その後臨時政府の迷走などのため再度支持が広がり、10月に帰還、同月十月革命が発生し赤衛軍を率い臨時政府を打倒、政権をとる。土地などの公有化、8時間労働制度などを行うと同時に反体制派の弾圧を行う。
また、第一次世界大戦の講和条約に対してドイツの条件をのむことを主張、結果これは通らず、戦争となってより不利な条件で講和する羽目になったため、彼の支持は広がった。
その後
1918年、暗殺されかけたが未遂となった。ただしこれを利用して反対派を弾圧した。
また、第一次世界大戦の影響により社会主義者の国際組織であった第二インターナショナルが崩壊していたため、新たな国際組織であるコミンテルンを設立した。

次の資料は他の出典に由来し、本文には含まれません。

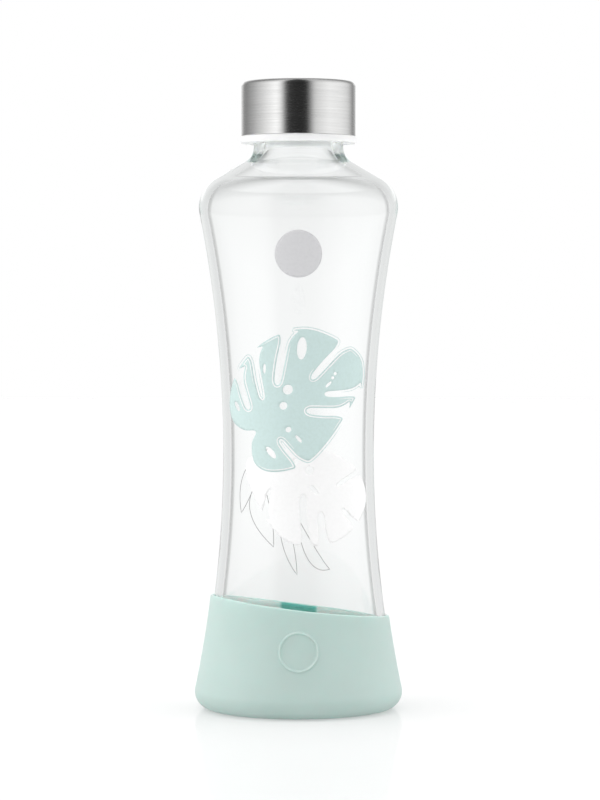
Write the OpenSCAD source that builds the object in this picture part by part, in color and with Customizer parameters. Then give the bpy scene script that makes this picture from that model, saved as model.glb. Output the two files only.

さらに、ロシア正教会をはじめとした宗教に対する弾圧も行われた。
最期
しかし彼の肉体は遺伝的な要因及び革命とそれに伴う内戦のストレス、さらには暗殺未遂の影響もあり蝕まれていた。1921年末より体調を崩すようになり、さらにグルジアの問題もありスターリンなどと争っていたものの、1923年に倒れ、その一年後に死亡した。死因は脳梗塞によるものとされている。
彼の死体は保管( 一説によると内臓を摘出したのちホルマリン漬けに近い状態であるという )され、現在でもレーニン廟に保管されている。
思想等
彼の思想に関しては、一部はマルクスに影響されているものの、初期の著作を取り入れていないため相違する点も存在する。有名なとしては以下のものが有名である。
- 国家独占資本主義
独占資本主義が更に一歩進み、資本主義経済の矛盾が顕在化しだす。そこで国家・政府が積極的に経済に介入するようになるという考え方。マルクス経済学に取り入れられている。
- 二段階革命論
完全な資本主義として成立していない国においてまずそれまでのシステム、例えば絶対君主制や封建制度を革命等により廃止させ、資本主義を浸透させてから社会主義革命を行う、という考え方。
- 左翼小児病および極左冒険主義
これらは政党に関して述べたものであるが、「左翼小児病」は「共産主義勢力内部で、他の社会民主主義勢力などとの一切の協力を拒否する姿勢」を指し、「極左冒険主義」は「客観的情勢を無視して目的を優先し無謀な主張や行動を行う勢力」を指す。
- 革命的祖国敗北主義
革命は祖国の混乱時に行うべきであるが、戦争の敗北は絶好の機会となる。そのため、戦争への協力を拒否し、その混乱や弱体化に乗じて革命で政権を掌握させるべきとした考え。ただし、この考えは弾圧の原因となるためかなり危険なものである。また、「闘争には多くの犠牲が必要であり、自己を犠牲にしてでも「革命的敗北」を貫徹しなければならない」という革命的敗北主義、別名捨て石理論とは別の考えであり、それは極左冒険主義である。
またのちにスターリンは彼の理論等を統合し、マルクス・レーニン主義を唱えた。